A spokeswoman for the European Commission, Amelia Torries, said: "Both sides see their interests in solving this problem as quickly as possible."

But officials in Brussels cautioned that the European negotiating team did not have a mandate to strike an agreement. .

Any alteration to the existing quota formula with China must be approved by the 25-member governments of the European Union before it can be put into effect.

This could prove difficult, said one official at the European Commission, which negotiates agreements on behalf of the European Union, because "the commission is caught between a very divergent number of views on this subject."

Europe pressed Beijing to agree to the quota restrictions in June, after worldwide restrictions on textile exports were lifted on Jan. 1 and textile exports to Europe leapt by 130 percent in the first six months of the year from the same period last year. They reached $8.7 billion by the end of June, according to Chinese customs statistics.

After an outcry from European garment manufacturers, the European Union and China agreed to quotas that limit Chinese export growth in 10 categories of clothing to 8 to 12 percent a year through the end of 2007.

China's Ministry of Commerce refused to comment on the emergency talks, but the state-run China Daily newspaper, which usually reflects official views, said today that the Shanghai agreement - hailed by both sides at the time as a cure to continuing friction over Chinese clothes exports - was flawed.

"It turns out the agreement will lead to a supply shortage and considerable losses for European importers and retailers," the newspaper said in an editorial. "The negative impact will become increasingly obvious in the long run."

The editorial also said the botched agreement should serve as a lesson to the Bush administration, which is trying to reach its own pact on Chinese-made garments and yarn before President Hu Jintao travels to Washington on Sept. 7.

"The E.U. experience is also useful for the United States, where protectionism is even more rampant, particularly in the textiles sector," The China Daily said.

Chinese trade officials have said Europe wants to transfer some of next year's quota volumes to this year, so that any additional exports beyond the limits agreed in June will come at the expense of exports in 2006.

Chinese officials, however, are seeking to win expanded quotas for this year and beyond.

Borrowing next year's volume "is not enough to solve the problem," an analyst with China's Ministry of Commerce, Mei Xinyu, told Agence France-Presse, "so a much better idea is to lift the quota by a very large scale."

The negotiations come as many European retailers, preparing to introduce their autumn clothing lines, are unable to take delivery of many of their Chinese orders, which are blocked at European ports until the dispute can he resolved.

Stranded shipping containers now hold Chinese-made clothes worth $43 million, or $52 million, and the ultimate losses to European retailers may climb to $800 million, the Chinese-language International Financial Daily said today.

The European delegation, led by one of Mr.

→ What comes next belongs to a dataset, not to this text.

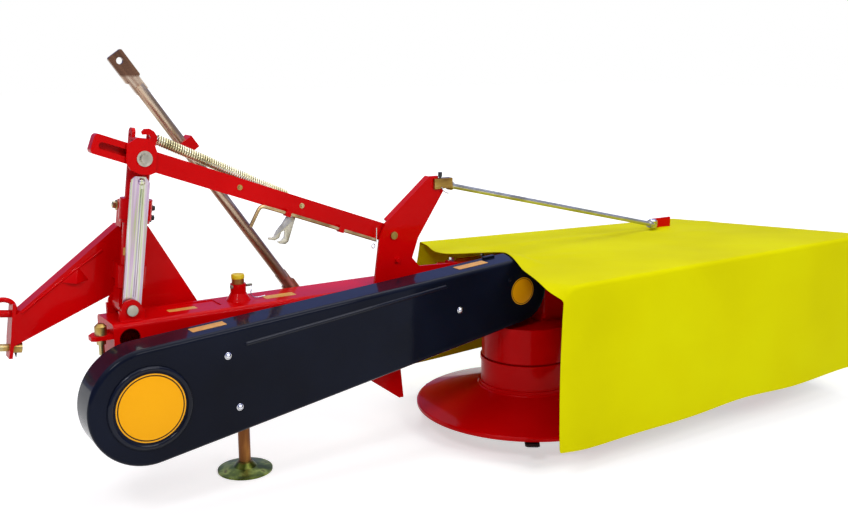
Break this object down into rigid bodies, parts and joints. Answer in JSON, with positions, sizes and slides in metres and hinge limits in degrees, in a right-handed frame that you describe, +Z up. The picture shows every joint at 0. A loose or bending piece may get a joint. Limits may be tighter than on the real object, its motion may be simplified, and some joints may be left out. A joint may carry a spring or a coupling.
{
  "type": "drum mower",
  "caption": "Side-mounted drum mower for a three-point hitch: belt-driven counter-rotating drums under a cloth hood, hinged arm, headstock and parking stand.",
  "frame": {"origin": "middle of the flat underside of the inner skid dish, on the ground and on the inner drum's axis", "axes": "+Z up, +Y the way of travel, +X out to the mowing side"},
  "size_m": [2.9987, 0.98, 1.3172],
  "materials": {
    "red_paint": "gloss red enamel",
    "dark_paint": "gloss blue-black enamel",
    "zinc_plate": "clear zinc plate",
    "yellow_zinc": "yellow zinc plate",
    "hood_cloth": "coated yellow cloth",
    "black_steel": "black scale",
    "skid_steel": "bare steel",
    "black_plastic": "moulded"
  },
  "bodies": {
    "frame": {"main_arm": "red_paint", "stand_sleeve": "red_paint", "mast_hinge_bolt": "zinc_plate", "stay_bolt": "zinc_plate", "belt_guard": "dark_paint", "guard_back_plate": "dark_paint", "gearcase": "red_paint", "gear_beam": "red_paint", "outer_gearcase": "red_paint", "input_housing": "red_paint", "tension_bolt": "yellow_zinc", "upright_bracket": "red_paint", "bar_bolt": "zinc_plate", "keel_plate": "red_paint", "hood_cloth": "hood_cloth", "hood_frame": "red_paint", "hood_brace": "zinc_plate", "brace_knob": "black_plastic", "inner_drum_collar": "red_paint", "outer_drum_collar": "red_paint"},
    "mast": {"mast": "red_paint", "mast_top_pin": "zinc_plate", "mast_link": "yellow_zinc"},
    "headstock": {"headstock_frame": "red_paint", "headstock_collars": "red_paint", "hitch_pins": "yellow_zinc"},
    "top_bar": {"top_bar": "red_paint", "relief_spring": "zinc_plate", "latch_rod": "zinc_plate", "latch_fork": "zinc_plate"},
    "stay": {"stay_rod": "yellow_zinc", "stay_collar": "red_paint"},
    "stand": {"stand_leg": "yellow_zinc"},
    "inner_rotor": {"inner_drum": "red_paint", "inner_knives": "black_steel"},
    "outer_rotor": {"outer_drum": "red_paint", "outer_knives": "black_steel"},
    "inner_skid": {"inner_skid": "skid_steel"},
    "outer_skid": {"outer_skid": "skid_steel"},
    "input": {"input_shaft": "skid_steel"}
  },
  "joints": [
    {"name": "mast_tilt", "type": "hinge", "parent": "frame", "child": "mast", "pos_m": [-1.368, 0.1, 0.59], "axis": [0, -1, 0], "range_deg": [0, 13]},
    {"name": "bar_swing", "type": "hinge", "parent": "frame", "child": "top_bar", "pos_m": [-0.503, 0.108, 0.723], "axis": [0, -1, 0], "range_deg": [0, 2.4]},
    {"name": "headstock_swing", "type": "hinge", "parent": "mast", "child": "headstock", "pos_m": [-1.35412, 0.172, 0.58814], "axis": [0.1331, 0, 0.9911], "range_deg": [0, 40]},
    {"name": "stay_swing", "type": "hinge", "parent": "frame", "child": "stay", "pos_m": [-0.774, 0.244, 0.52], "axis": [0, 1, 0], "range_deg": [0, 60]},
    {"name": "stand_slide", "type": "slide", "parent": "frame", "child": "stand", "axis": [0, 0, 1], "range_m": [0, 0.3]},
    {"name": "inner_drum_spin", "type": "hinge", "parent": "frame", "child": "inner_rotor", "pos_m": [0, 0, 0.2], "axis": [0, 0, 1], "continuous": true},
    {"name": "outer_drum_spin", "type": "hinge", "parent": "frame", "child": "outer_rotor", "pos_m": [0.825, 0, 0.2], "axis": [0, 0, 1], "continuous": true},
    {"name": "input_spin", "type": "hinge", "parent": "frame", "child": "input", "pos_m": [-1.39, 0.2, 0.358], "axis": [0, 1, 0], "continuous": true},
    {"name": "inner_skid_spin", "type": "hinge", "parent": "frame", "child": "inner_skid", "pos_m": [0, 0, 0.02], "axis": [0, 0, 1], "continuous": true},
    {"name": "outer_skid_spin", "type": "hinge", "parent": "frame", "child": "outer_skid", "pos_m": [0.825, 0, 0.02], "axis": [0, 0, 1], "continuous": true}
  ],
  "couplings": [
    {"joint": "bar_swing", "follows": "mast_tilt", "ratio": 0.142},
    {"joint": "outer_drum_spin", "follows": "inner_drum_spin", "ratio": -1},
    {"joint": "input_spin", "follows": "inner_drum_spin", "ratio": 0.3}
  ]
}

Mandelson's senior trade officials, Fritz-Harald Wenig, made no comments to the media before the talks started this afternoon.

"It's an exchange of ideas and information to deal with the situation of the blockage," a press officer with the European Union's embassy in Beijing, Michael Jennings, said of the talks.

He said the discussions today would focus on "technical" aspects of the dispute.

Among the questions Beijing and Brussels must address are how to classify clothes that originate in China but pass through a third country for additional processing before reaching Europe, a spokesman for China's Ministry of Commerce said Sunday.

China does not count them as "Made in China," while Europe does. The comments were posted on the Commerce Ministry's Web site, which did not name the spokesman.

The limits that the European Union placed in June on Chinese exports for the rest of this year were between 200 percent and 400 percent higher than the volume allowed last year. In 2004, for example, China shipped 120 million T-shirts to Europe, while under the June agreement it was allowed to ship 450 million.

Yet still, China's intensely competitive garment exports have rapidly filled the limits for T-shifts and other clothing, and even Beijing trade officials have bemoaned the difficulty of reining in their exporters.

"In recent years, investment in China's textile industry has constantly expanded," the Ministry of Commerce spokesman said on Sunday.

Some Chinese exporters and European retailers engaged in "irrational behavior" to push through shipments before quotas took effect, he added.